One thing that does concern us is Scotiabank’s apparent lack of patience in building its domestic Wealth Management business. Over the past year, the bank has done two deals that in hindsight may indicate a degree of desperation: the decision to buy 20% of Dundee Wealth and the purchase of E*Trade Canada. The former resulted in an awkward period of uncertainty regarding a possible bid for Dundee overall, and the latter set the new high watermark on pricing of discount brokerage deals. Given management comments on the conference call, they appear to be prepared to give up control (or a clear path to control) of their mutual fund business for a non-controlling stake in a larger entity. We are not sure that short-term gain is sufficient pay-off for longer term complexity and cross ownership.

Domestic Banking earnings, which include wealth management, were $469 million, up a solid 10% from last quarter and 17% from the same quarter of last year. Year over year loan growth was a very strong 14%. Spreads remained stable versus the previous quarter. On the wealth side, fee revenues were strong and were only partially offset by the slowdown in new issuance and trading activity.

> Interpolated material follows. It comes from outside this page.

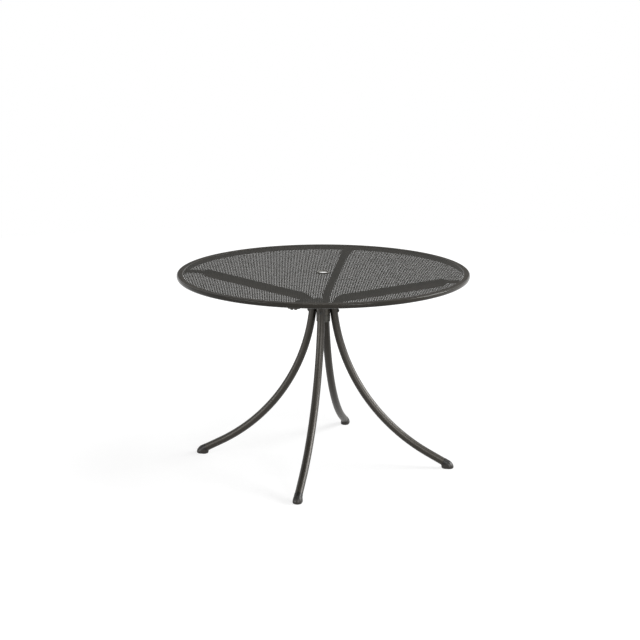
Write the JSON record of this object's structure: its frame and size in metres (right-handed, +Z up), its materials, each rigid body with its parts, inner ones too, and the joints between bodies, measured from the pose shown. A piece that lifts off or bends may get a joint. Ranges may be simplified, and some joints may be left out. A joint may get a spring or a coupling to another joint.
{
  "type": "round garden table",
  "caption": "Round steel patio dining table: fine mesh top in a rolled rim, umbrella hole with collar, bent tube legs flattened under the rim and screwed to a central hub, moulded foot shoes",
  "frame": {"origin": "on the floor, below the centre of the top", "axes": "+Z up along the umbrella hole; the four legs lie along +X, +Y, -X and -Y"},
  "size_m": [1.0659, 1.066, 0.724],
  "materials": {
    "rim_coat": "satin powder coat on rolled steel tube",
    "mesh_coat": "satin powder coat on steel mesh",
    "leg_coat": "satin powder coat on bent steel tube",
    "hub_coat": "satin powder coat on steel",
    "collar_moulding": "moulded, fine matt grain",
    "guide_moulding": "moulded, fine matt grain",
    "shoe_moulding": "moulded, soft satin",
    "black_zinc": "black zinc plate, dull"
  },
  "bodies": {
    "root": {"rim_ring": "rim_coat", "mesh_top": "mesh_coat", "umbrella_collar": "collar_moulding", "collar_backing_ring": "collar_moulding", "leg_right": "leg_coat", "leg_back": "leg_coat", "leg_left": "leg_coat", "leg_front": "leg_coat", "shoe_right": "shoe_moulding", "shoe_back": "shoe_moulding", "shoe_left": "shoe_moulding", "shoe_front": "shoe_moulding", "hub_upper_ring": "hub_coat", "hub_lower_ring": "guide_moulding", "hub_screws": "black_zinc", "hub_saddle_washers": "black_zinc", "rim_bolts": "black_zinc", "rim_washers": "black_zinc", "rim_weld_nuts": "black_zinc"}
  },
  "joints": []
}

International Banking reported earnings of $337 million, flat with last quarter but up 22% over the same quarter of last year. This quarter’s results included a $40 million (pre-tax) gain on the IPO of the Mexican Stock Exchange, which was largely offset by a contingency liability and securities and trading losses in Latin America. Strong loan and deposit growth and higher contributions from recent acquisitions in South America account for the year-over-year growth.

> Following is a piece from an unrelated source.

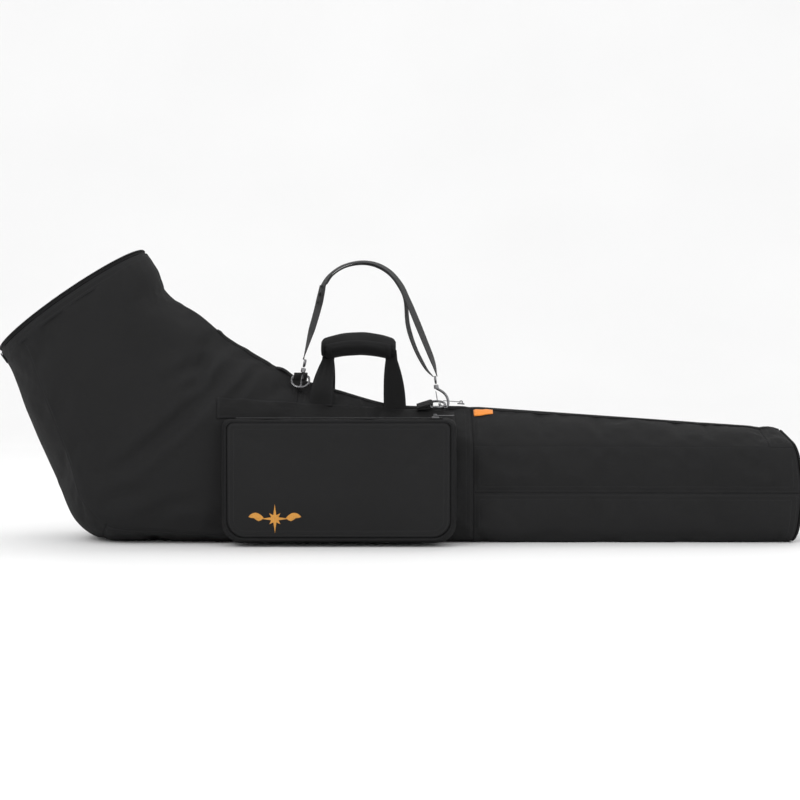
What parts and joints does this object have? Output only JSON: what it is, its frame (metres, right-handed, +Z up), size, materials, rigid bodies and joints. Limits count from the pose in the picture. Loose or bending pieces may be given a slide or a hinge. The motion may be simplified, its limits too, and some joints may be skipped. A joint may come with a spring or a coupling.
{
  "type": "padded carry case",
  "caption": "Long soft padded carry case with an upturned wide end, zipped lid, front pocket, webbing handle and clip-on shoulder strap.",
  "frame": {"origin": "on the floor plane, at mid-depth, under the middle of the pictured length", "axes": "+X to the straight tube end, -Y to the front with the pocket, +Z up"},
  "size_m": [1.3554, 0.3093, 0.4938],
  "materials": {
    "black_cloth": "matte",
    "black_webbing": "matte",
    "black_piping": "matte",
    "zip_tape": "matte",
    "dark_zinc": "satin",
    "bright_steel": "polished",
    "black_plastic": "satin",
    "orange_label": "matte",
    "gold_thread": "satin",
    "grey_lining": "matte",
    "grey_foam": "matte",
    "lid_stiffener": "matte"
  },
  "bodies": {
    "case": {"back_web_band": "black_webbing", "bell_back_panel": "black_cloth", "bell_front_panel": "black_cloth", "bell_under_panel": "black_cloth", "collar_zip_tape": "zip_tape", "front_web_band": "black_webbing", "handle_front_left_leg": "black_webbing", "handle_front_right_leg": "black_webbing", "handle_rear_left_leg": "black_webbing", "handle_rear_right_leg": "black_webbing", "left_ring_tab": "black_webbing", "lid_hinge_web": "black_webbing", "mouth_zip_band": "zip_tape", "neck_back_panel": "black_cloth", "neck_base_panel": "black_cloth", "neck_front_panel": "black_cloth", "pocket_gusset": "black_cloth", "pocket_zip_tape": "zip_tape", "ridge_zip_tape": "zip_tape", "right_ring_tab": "black_webbing", "tube_back_side_panel": "black_cloth", "tube_end_panel": "black_cloth", "tube_end_piping": "black_piping", "tube_front_side_panel": "black_cloth", "tube_lower_panel": "black_cloth", "tube_roof_collar": "black_cloth"},
    "bell_lid": {"lid_panel": "black_cloth", "lid_board": "lid_stiffener", "lid_padding": "grey_foam", "lid_lining": "grey_lining", "lid_piping": "black_piping"},
    "lid_slider": {"lid_zip_slider": "dark_zinc"},
    "lid_puller": {"lid_zip_puller": "dark_zinc"},
    "front_roof": {"tube_front_roof_panel": "black_cloth", "tube_front_zip_tape": "zip_tape", "label_tab": "orange_label"},
    "back_roof": {"tube_back_roof_panel": "black_cloth", "tube_back_zip_tape": "zip_tape"},
    "main_slider": {"main_zip_slider": "dark_zinc"},
    "main_puller": {"main_zip_puller": "dark_zinc"},
    "pocket_panel": {"pocket_front_panel": "black_cloth", "pocket_piping": "black_piping", "pocket_ornament": "gold_thread"},
    "pocket_slider": {"pocket_zip_slider": "dark_zinc"},
    "pocket_puller": {"pocket_zip_puller": "dark_zinc"},
    "handle_grip": {"grip_pad": "black_cloth", "grip_web_core": "black_webbing"},
    "grip_flap": {"grip_closure_flap": "black_piping"},
    "shoulder_strap": {"strap_web": "black_webbing", "strap_return_web": "black_webbing", "left_swivel_eye": "bright_steel", "right_swivel_eye": "bright_steel"},
    "left_ring": {"left_d_ring": "bright_steel"},
    "right_ring": {"right_d_ring": "bright_steel"},
    "left_hook": {"left_snap_hook": "bright_steel"},
    "right_hook": {"right_snap_hook": "bright_steel"},
    "left_gate": {"left_hook_gate": "bright_steel"},
    "right_gate": {"right_hook_gate": "bright_steel"},
    "adjuster": {"strap_adjuster": "black_plastic"}
  },
  "joints": [
    {"name": "lid_hinge", "type": "hinge", "parent": "case", "child": "bell_lid", "pos_m": [-0.67993, 0, 0.31152], "axis": [0, -1, 0], "range_deg": [0, 150]},
    {"name": "lid_zip_travel", "type": "hinge", "parent": "case", "child": "lid_slider", "pos_m": [-0.5545, 0, 0.4], "axis": [0.5764, 0, -0.8171], "range_deg": [0, 300]},
    {"name": "lid_puller_flip", "type": "hinge", "parent": "lid_slider", "child": "lid_puller", "pos_m": [-0.65831, 0.07797, 0.31637], "axis": [0.5764, 0, -0.8171], "range_deg": [0, 160]},
    {"name": "front_roof_flap", "type": "hinge", "parent": "case", "child": "front_roof", "pos_m": [0.1215, -0.09154, 0.1611], "axis": [1, 0, 0], "range_deg": [0, 150]},
    {"name": "back_roof_flap", "type": "hinge", "parent": "case", "child": "back_roof", "pos_m": [0.1215, 0.09154, 0.1611], "axis": [-1, 0, 0], "range_deg": [0, 150]},
    {"name": "main_zip_travel", "type": "slide", "parent": "case", "child": "main_slider", "axis": [0.9975, 0, -0.0703], "range_m": [0, 0.527]},
    {"name": "main_puller_flip", "type": "hinge", "parent": "main_slider", "child": "main_puller", "pos_m": [0.10529, 0, 0.23165], "axis": [0, 1, 0], "range_deg": [0, 160]},
    {"name": "pocket_panel_lean", "type": "hinge", "parent": "case", "child": "pocket_panel", "pos_m": [0, -0.157, 0.016], "axis": [1, 0, 0], "range_deg": [0, 22]},
    {"name": "pocket_zip_travel", "type": "slide", "parent": "case", "child": "pocket_slider", "axis": [-1, 0, 0], "range_m": [0, 0.314]},
    {"name": "pocket_puller_flip", "type": "hinge", "parent": "pocket_slider", "child": "pocket_puller", "pos_m": [0.057, -0.128, 0.2134], "axis": [0, -1, 0], "range_deg": [0, 160]},
    {"name": "grip_swing", "type": "hinge", "parent": "case", "child": "handle_grip", "pos_m": [-0.0705, 0, 0.24], "axis": [1, 0, 0], "range_deg": [-25, 25]},
    {"name": "grip_flap_opening", "type": "hinge", "parent": "handle_grip", "child": "grip_flap", "pos_m": [-0.0705, -0.02768, 0.33742], "axis": [-1, 0, 0], "range_deg": [0, 120]},
    {"name": "strap_swing", "type": "hinge", "parent": "case", "child": "shoulder_strap", "pos_m": [-0.1685, -0.036, 0.2575], "axis": [0.9915, 0.0567, -0.1174], "range_deg": [-10, 25]},
    {"name": "left_ring_swing", "type": "hinge", "parent": "case", "child": "left_ring", "pos_m": [-0.1685, -0.021, 0.2775], "axis": [-1, 0, 0], "range_deg": [0, 15]},
    {"name": "right_ring_swing", "type": "hinge", "parent": "case", "child": "right_ring", "pos_m": [0.0515, -0.022, 0.2285], "axis": [0, -0.9511, -0.309], "range_deg": [0, 25]},
    {"name": "left_hook_swivel", "type": "hinge", "parent": "shoulder_strap", "child": "left_hook", "pos_m": [-0.1631, -0.0475, 0.28396], "axis": [0.2, 0, 0.9798], "range_deg": [-6, 4]},
    {"name": "right_hook_swivel", "type": "hinge", "parent": "shoulder_strap", "child": "right_hook", "pos_m": [0.06175, -0.022, 0.2553], "axis": [-0.1203, 0, 0.9927], "range_deg": [-4, 8]},
    {"name": "left_gate_opening", "type": "hinge", "parent": "left_hook", "child": "left_gate", "pos_m": [-0.1639, -0.049, 0.28003], "axis": [0.9798, 0, -0.2], "range_deg": [0, 14], "stiffness_Nm_per_rad": 0.02},
    {"name": "right_gate_opening", "type": "hinge", "parent": "right_hook", "child": "right_gate", "pos_m": [0.06073, -0.022, 0.25133], "axis": [0, -1, 0], "range_deg": [0, 14], "stiffness_Nm_per_rad": 0.02},
    {"name": "adjuster_travel", "type": "slide", "parent": "shoulder_strap", "child": "adjuster", "axis": [-0.2425, 0, -0.9701], "range_m": [0, 0.025]}
  ]
}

Scotia Capital had a very strong quarter. Earnings of $298 million were up 16% from last quarter and 6% over the same quarter of last year due to a more attractive corporate lending environment and strong advisory and trading results. Trading revenues of $247 million were slightly above expectations due to strong derivative and fixed income activity. The segment posted a $4 million provision for credit losses this quarter. We expect earnings to trend lower into 2009. The Other segment reported a loss of $85 million, caused as much by transfer pricing as the widening spreads on bank funding. We assume that the loss will be more modest in 2009 as funding costs improve.

On the credit front, loan losses of $159 million came in lower than our expectations. Impaired loan formations continued to track up this quarter to $377 million. Net impaired loans (after general allowance) continued to decline but remained well in negative territory. Management indicated it expects provisions to move moderately higher in the medium term. We are assuming provisions of $1 billion next year.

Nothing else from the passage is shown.